Material didáctico y/o de entretenimiento alrededor del cine y la imagen


martes, 29 de mayo de 2012

Oro en Barras
















Que el salón de tu casa se convierta en una sala de cine no tiene que ver, en la mayoría de las ocasiones, con el tamaño de tu televisor ni con la calidad del sonido.
Vale, sí, a veces ayuda.
Pero si para mí hay una característica que define al cine, es su capacidad de abstracción.
Me gustan las salas de cine porque la sala desaparece.
Cuando la narración te atrapa, el espacio se diluye y la arquitectura se desvanece. Las sillas, tu acompañante, tus problemas o las posibles incomodidades se olvidan, engullidas por la historia proyectada.
Cuando una película te engancha de nada sirve lo que supuestamente sabes de planificación, estructuras narrativas o lenguaje fílmico.
Te metes dentro y ya.
Es magia y punto.

Es posible que esa sensación sea más difícil de conseguir en casa, donde uno está rodeado de factores externos que lo pueden despistar fácilmente y más fácil en una sala de cine, en principio predispuesta para eso. Pero si lo que te cuentan tiene la suficiente fuerza, ya puede sonar el teléfono, ladrar el perro o que te llame tu madre que has convertido tu salón -haciéndolo desaparecer- en una auténtica sala de cine.

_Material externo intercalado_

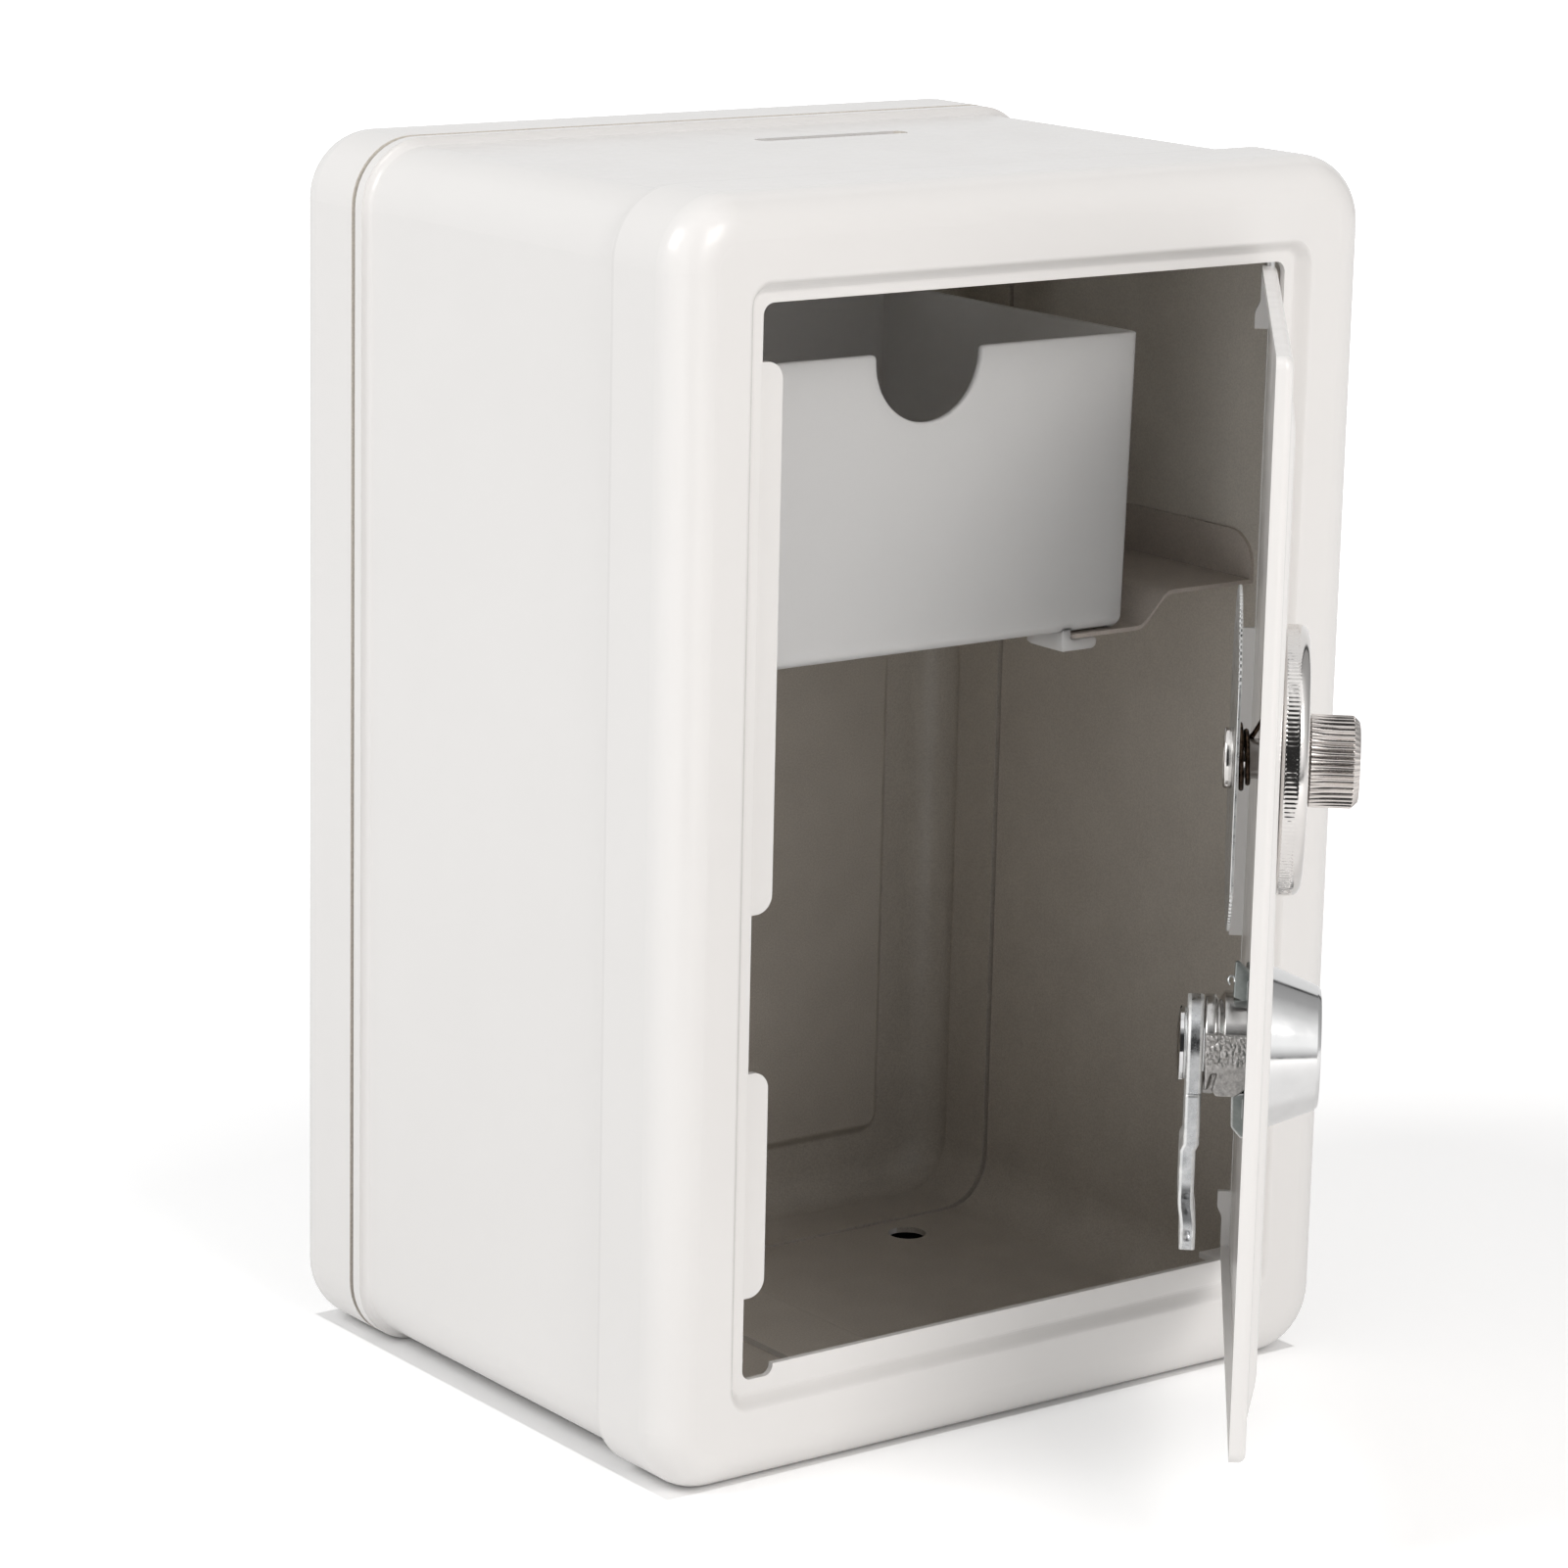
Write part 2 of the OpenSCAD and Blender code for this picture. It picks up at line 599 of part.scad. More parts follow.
// Door panel: the shallow pan with holes for both locks and the hinge pins
module door_panel() color("whitesmoke") on_door() difference() {
    union() {
        door_shell();
        translate([door_x1 - sheet, face_y + door_bend_r, door_z0 + tab_z])
            cube([sheet, tab_d - door_bend_r, tab_h]);
        translate([0, 0, doorway_zc]) for (s = [0, 1]) mirror([0, 0, s]) translate([0, 0, -doorway_zc]) lug_end();
    }
    translate([lock_x, face_y - cut, dial_axis_z]) rotate([-90, 0, 0])
        cylinder(d = bush_d, h = sheet + 2 * cut);
    translate([lock_x, face_y - cut, lock_axis_z]) rotate([-90, 0, 0]) linear_extrude(height = sheet + 2 * cut)
        flatted(barrel_d + 2 * hole_clear, hole_clear);
    for (z = [door_z0 - cut, door_z1 - sheet]) translate([hinge_x, hinge_y, z])
        cylinder(d = pin_d, h = sheet + cut);
}

// Hinge pins, pressed into the door's flanges and turning in the frame's ears
module hinge_pin(z0) on_door() translate([hinge_x, hinge_y, z0])
    cylinder(d = pin_d, h = 2 * sheet + door_gap - pin_short);
module hinge_pin_top() color("silver") hinge_pin(door_z1 - sheet);
module hinge_pin_bottom() color("silver") hinge_pin(door_z0 - door_gap - sheet + pin_short);

// Dial: the disc with a ribbed rim, a rolled lip round a dished face and a hollow back
module dial() color("silver") at_lock(dial_axis_z) difference() {
    rotate_extrude() difference() {
        union() {
            translate([0, dial_front]) square([dial_d / 2 - dial_lip_r, dial_t]);
            translate([dial_d / 2 - dial_lip_r, dial_front + dial_lip_r]) circle(dial_lip_r);
            translate([0, dial_front + dial_lip_r]) square([dial_d / 2 - rib_depth, dial_t - dial_lip_r]);
            translate([0, dial_front + dial_lip_r]) square([dial_d / 2, dial_t - dial_lip_r - dial_rim_step]);
        }
        translate([bush_flange_d / 2 + dial_rim_step, dial_back - dial_hollow])
            square([dial_d / 2 - dial_wall - bush_flange_d / 2 - dial_rim_step, dial_hollow + cut]);
        translate([knob_d / 2 + dial_rim_step, dial_front - cut])
            square([dial_d / 2 - 2 * dial_lip_r - knob_d / 2 - dial_rim_step, cut + dial_dish]);
        translate([-cut, dial_front - cut]) square([spindle_d / 2 + cut, dial_t + 2 * cut]);
    }
    for (i = [0:dial_ribs - 1]) rotate([0, 0, i * 360 / dial_ribs])
        translate([dial_d / 2 - rib_depth, 0, dial_front + dial_lip_r]) rotate([0, 0, 45]) cube([1, 1, dial_t]);
}

// Knob: a fluted cylinder with a bevelled face, fixed on the spindle
module dial_knob() color("silver") at_lock(dial_axis_z) difference() {
    rotate_extrude() difference() {
        polygon([[0, knob_front], [knob_d / 2 - knob_bevel, knob_front], [knob_d / 2, knob_front + knob_bevel],
                 [knob_d / 2, dial_front], [0, dial_front]]);
        translate([-cut, spindle_front]) square([spindle_d / 2 + cut, knob_l]);
    }
    for (i = [0:knob_flutes - 1]) rotate([0, 0, i * 360 / knob_flutes])
        translate([knob_d / 2, 0, knob_front - cut]) cylinder(r = flute_r, h = knob_l + cut - 0.8, $fn = 16);
}

// Spindle: the shaft from the knob to the peened head behind the locking disc
module dial_spindle() color("silver") at_lock(dial_axis_z) {
    translate([0, 0, spindle_front]) cylinder(d = spindle_d, h = head_z - spindle_front);
    translate([0, 0, head_z]) rotate_extrude() {
        square([head_d / 2, head_t - head_edge_r]);
        square([head_d / 2 - head_edge_r, head_t]);
        translate([head_d / 2 - head_edge_r, 0]) intersection() {
            translate([0, head_t - head_edge_r]) circle(head_edge_r);
            square([head_edge_r, head_t]);
        }
    }
}

// Bush: the bearing pressed into the door, with a thin flange under the dial
module dial_bush() color("gainsboro") at_lock(dial_axis_z) difference() {
    union() {
        cylinder(d = bush_d, h = bush_l);
        translate([0, 0, -bush_flange_t]) cylinder(d = bush_flange_d, h = bush_flange_t);
    }
    translate([0, 0, -bush_flange_t - cut])
        cylinder(d = spindle_d + 2 * spindle_clear, h = bush_flange_t + bush_l + 2 * cut);
}

// Dial spring: a short conical coil between the door and the locking disc, its ends running straight
spring_rings = 8;
spring_sides = 6;
spring_n = round(spring_turns * spring_rings);
spring_seat = 0.15;
function spring_r(k) = spring_in_d / 2 + spring_wire / 2 + (spring_d - spring_in_d - 2 * spring_wire) / 2 * k;
function spring_h(k) = sheet + spring_seat + spring_wire / 2
    + (disc_depth - sheet - 2 * spring_seat - spring_wire) * k;
function spring_a(k) = 360 * spring_turns * k - 90;
// Centre of ring i: along the coil, and one wire's thickness straight on past each end
function spring_mid(i) = let (k = max(0, min(1, i / spring_n)), a = spring_a(k),
        past = i < 0 ? -spring_wire : i > spring_n ? spring_wire : 0)
    [spring_r(k) * cos(a) - past * sin(a), spring_r(k) * sin(a) + past * cos(a), spring_h(k)];
module dial_spring() color("dimgray") at_lock(dial_axis_z) {
    points = [for (i = [-1:spring_n + 1], j = [0:spring_sides - 1])
        let (a = spring_a(max(0, min(1, i / spring_n))), b = 360 * j / spring_sides)
        spring_mid(i) + spring_wire / 2 * [cos(a) * cos(b), sin(a) * cos(b), sin(b)]];
    sides = [for (i = [0:spring_n + 1], j = [0:spring_sides - 1], t = [0, 1])
        let (a = i * spring_sides + j, b = i * spring_sides + (j + 1) % spring_sides)
        t == 0 ? [a, b, a + spring_sides] : [b, b + spring_sides, a + spring_sides]];
    last = (spring_n + 2) * spring_sides;
    ends = [for (j = [1:spring_sides - 2], t = [0, 1])
        t == 0 ? [0, j + 1, j] : [last, last + j, last + j + 1]];
    polyhedron(points, concat(sides, ends));
}
// Least gap between the coil's turns, measured between ring centres half a turn or more apart
echo(spring_gap = min([for (i = [-1:spring_n + 1], j = [-1:spring_n + 1])
    if (j - i >= spring_rings / 2) norm(spring_mid(i) - spring_mid(j)) - spring_wire]));

// Locking disc: a notched disc whose flat faces the frame's lip when the combination is set
module locking_disc() color("silver") at_lock(dial_axis_z) translate([0, 0, disc_depth]) difference() {
    cylinder(d = disc_d, h = disc_t, $fn = 96);
    translate([0, 0, -cut]) cylinder(d = spindle_d, h = disc_t + 2 * cut);
    translate([-disc_d / 2 - cut, -disc_d / 2, -cut]) cube([disc_cut + cut, disc_d, disc_t + 2 * cut]);
    for (i = [0:disc_notches - 1]) if (abs(i - disc_notches / 2) > disc_notches / 10)
        rotate([0, 0, i * 360 / disc_notches]) translate([disc_d / 2, 0, -cut])
            cylinder(r = disc_notch_r, h = disc_t + 2 * cut, $fn = 16);
}

// Washer between the locking disc and the spindle's head
module disc_washer() color("silver") at_lock(dial_axis_z) translate([0, 0, disc_back]) difference() {
    cylinder(d = washer_d, h = washer_t);
    translate([0, 0, -cut]) cylinder(d = spindle_d, h = washer_t + 2 * cut);
}

// A circle of diameter d between the barrel's two flats, as the hole in the door has
module flatted(d, gap) intersection() {
    circle(d = d);
    square([barrel_flats + 2 * gap, d], center = true);
}

// Lock barrel: the chromed cone outside, and inside the cast body with a collar behind a groove,
// its two flats cut along the whole length
module lock_barrel() color("silver") at_lock(lock_axis_z) difference() {
    union() {
        rotate_extrude() polygon([[0, 0], [cone_base_d / 2, 0], [cone_base_d / 2, -cone_rim],
            [cone_face_d / 2, cone_edge - cone_h], [cone_face_d / 2 - cone_edge, -cone_h], [0, -cone_h]]);
        intersection() {
            rotate_extrude() polygon([[0, 0], [barrel_d / 2, 0], [barrel_d / 2, groove_z],
                [barrel_d / 2 - groove_depth, collar_z - 0.3], [barrel_d / 2 - groove_depth, collar_z],
                [collar_d / 2, collar_z + 0.2], [collar_d / 2, barrel_l - 0.2], [collar_d / 2 - 0.2, barrel_l],
                [0, barrel_l]]);
            linear_extrude(height = barrel_l) flatted(barrel_d + cut, 0);
        }
    }
    translate([0, 0, -cone_h - cut]) cylinder(d = plug_d + 2 * plug_clear, h = cone_h + barrel_l + 2 * cut);
    translate([0, 0, -cone_h - cut]) cylinder(d = plug_d + 3, h = cut + face_dish);
}

// Lock clip: the forked spring plate that grips the barrel behind the door, its ends bent up
module lock_clip() color("silver") at_lock(lock_axis_z) translate([0, 0, clip_depth]) difference() {
    union() {
        linear_extrude(height = clip_t) round_rect(clip_w, clip_h - 2 * clip_tip + 0.8, 2);
        for (s = [0, 1]) mirror([0, s, 0]) translate([3 - clip_w / 2, clip_h / 2 - clip_tip + 0.3, 0])
            rotate([clip_tip_angle, 0, 0]) cube([clip_w - 6, clip_tip, clip_t]);
    }
    translate([0, 0, -cut]) linear_extrude(height = clip_t + 2 * cut) flatted(barrel_d + hole_clear, hole_clear / 2);
}

// Key plug: the cylinder with a keyway in front and a square that drives the cam behind
module lock_plug() color("silver") at_lock(lock_axis_z) difference() {
    union() {
        translate([0, 0, 0.3 - cone_h]) cylinder(d = plug_d, h = cone_h - 0.3 + barrel_l);
        translate([-plug_square / 2, -plug_square / 2, 0]) cube([plug_square, plug_square, cam_back]);
    }
    translate([-keyway_w / 2, -keyway_h / 2, -cone_h - cut]) cube([keyway_w, keyway_h, keyway_l + cut]);
    translate([0, 0, barrel_l]) cylinder(d = cam_screw_d, h = cam_t + 2 * cut);
}

// Cam: the lever that turns behind the keeper, its middle joggled back by two soft bends
module cam_section() {
    bends = [for (k = [0.48, 0.54, 0.6, 0.78, 0.84, 0.9]) k * cam_l];
    back = [0, cam_joggle / 2, cam_joggle, cam_joggle, cam_joggle / 2, 0];
    n = len(bends) - 1;
    polygon(concat([[0, 0]], [for (i = [0:n]) [bends[i], back[i]]], [[cam_l, 0], [cam_l, cam_t]],
                   [for (i = [n:-1:0]) [bends[i], back[i] + cam_t]], [[0, cam_t]]));
}
module lock_cam() color("silver") at_lock(lock_axis_z) difference() {
    translate([0, 0, cam_depth]) {
        linear_extrude(height = cam_t) circle(d = cam_hub_d);
        translate([-cam_w / 2, 0, 0]) rotate([90, 0, 90]) linear_extrude(height = cam_w) cam_section();
    }
    translate([-plug_square / 2 - square_clear, -plug_square / 2 - square_clear, cam_depth - cut])
        cube([plug_square + 2 * square_clear, plug_square + 2 * square_clear, cam_t + 2 * cut]);
    for (s = [0, 1]) mirror([s, 0, 0]) translate([-cam_w / 2, cam_l, cam_depth + cam_t / 2])
        mirror([0, 1, 0]) corner_cut(cam_corner, 2 * cam_t + 2 * cut);
}

// Cam washer and the screw that holds the cam on the plug
module cam_washer() color("silver") at_lock(lock_axis_z) translate([0, 0, cam_back]) difference() {
    cylinder(d = screw_d - 0.6, h = cam_washer_t);
    translate([0, 0, -cut]) cylinder(d = cam_screw_d, h = cam_washer_t + 2 * cut);
}
module cam_screw() color("silver") at_lock(lock_axis_z) {
    translate([0, 0, cam_depth]) cylinder(d = cam_screw_d, h = cam_t + cam_washer_t);
    translate([0, 0, cam_back + cam_washer_t]) difference() {
        cylinder(d = screw_d, h = screw_t);
        translate([-0.6, -screw_d, screw_t / 2]) cube([1.2, 2 * screw_d, screw_t]);
    }
}

front_frame();
body_sleeve();
back_cover();
shelf();
coin_tray();
door_panel();
hinge_pin_top();
hinge_pin_bottom();
dial();
dial_knob();
dial_spindle();
dial_bush();
dial_spring();
locking_disc();
disc_washer();
lock_barrel();
lock_clip();
lock_plug();
lock_cam();
cam_washer();
cam_screw();
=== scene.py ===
import json
import math

import bmesh
import bpy
import numpy as np
from mathutils import Matrix, Vector


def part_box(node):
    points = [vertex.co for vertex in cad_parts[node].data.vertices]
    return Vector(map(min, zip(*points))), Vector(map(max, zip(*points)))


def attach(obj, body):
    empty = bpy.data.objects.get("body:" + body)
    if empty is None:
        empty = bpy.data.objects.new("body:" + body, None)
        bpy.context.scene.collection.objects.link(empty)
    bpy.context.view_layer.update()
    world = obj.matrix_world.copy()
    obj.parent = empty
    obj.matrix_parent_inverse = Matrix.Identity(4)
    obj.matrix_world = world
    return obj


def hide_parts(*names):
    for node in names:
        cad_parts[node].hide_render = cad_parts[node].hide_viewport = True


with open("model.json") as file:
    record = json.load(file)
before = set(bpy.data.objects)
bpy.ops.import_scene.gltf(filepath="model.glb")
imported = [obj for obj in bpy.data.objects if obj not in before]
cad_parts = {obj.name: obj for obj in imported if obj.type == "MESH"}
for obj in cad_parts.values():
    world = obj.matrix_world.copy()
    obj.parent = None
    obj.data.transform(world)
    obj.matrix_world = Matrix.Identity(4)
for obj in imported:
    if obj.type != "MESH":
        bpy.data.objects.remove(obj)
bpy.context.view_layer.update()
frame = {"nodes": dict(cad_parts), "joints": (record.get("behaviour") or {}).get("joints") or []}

bl_info = {
    "name": "Combination coin bank",
    "version": (1, 0, 0),
    "blender": (4, 5, 0),
    "location": "View3D > Sidebar > Coin Bank",
    "description": "Dresses a small sheet steel coin bank: paint, plated locks, tray and studio",
    "category": "Object",
}

MM = 0.001
JOINTS = {joint["name"]: joint for joint in frame["joints"]}
NODES = frame["nodes"]

# Points closer than this are merged
MERGED = 0.0005 * MM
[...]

Y esa es exactamente la sensación que tengo del visionado que, a mediados de los 90, hice de la película Oro en Barras en casa de mis padres.

En lo que ahora recuerdo como un pequeño televisor de 28'', sintiéndome y sentándome cerca para no perder los subtítulos.
Desapareció el salón, desapareció la casa, desapareció Nerja entera.
El finísimo guión de esta película de la Ealing, la perfecta dirección de Charles Crichton (al que yo ya conocía por "Un pez llamado Wanda"), los tiempos medidos, la narración imparable, las actuaciones de Alec Guinness y Stanley Holloway, ese blanco y negro entrañable, ciudades como Londres, París o Río.
Y la risa.
No recuerdo mucho más allá de la risa.
Con el salón desaparecido y metido hasta la médula en la historia.
El asombro, la incredulidad y ese no parar de sonreír que deben llevar consigo las comedias inteligentes.
Acidez y ternura, giros y requiebros, contundencia y finura.
Es mejor no contar nada y simplemente recomendar que la veáis en perfecta sintonía con una tarde ociosa, con una noche insomne.

Aquella historia -para mí- acabó muy pronto, cerrando su círculo como solo ella sabía hacerlo.
Poco a poco el salón volvió a recobrar sus colores, su entidad corpórea, su espacio antes diluido.
Mi cuerpo se volvió a aposentar en aquellos sillones, pero mi mente seguía volando en aquella película.
Y yo quería más, quería más y quería más, como siempre te pasa cuando desaparece el mundo.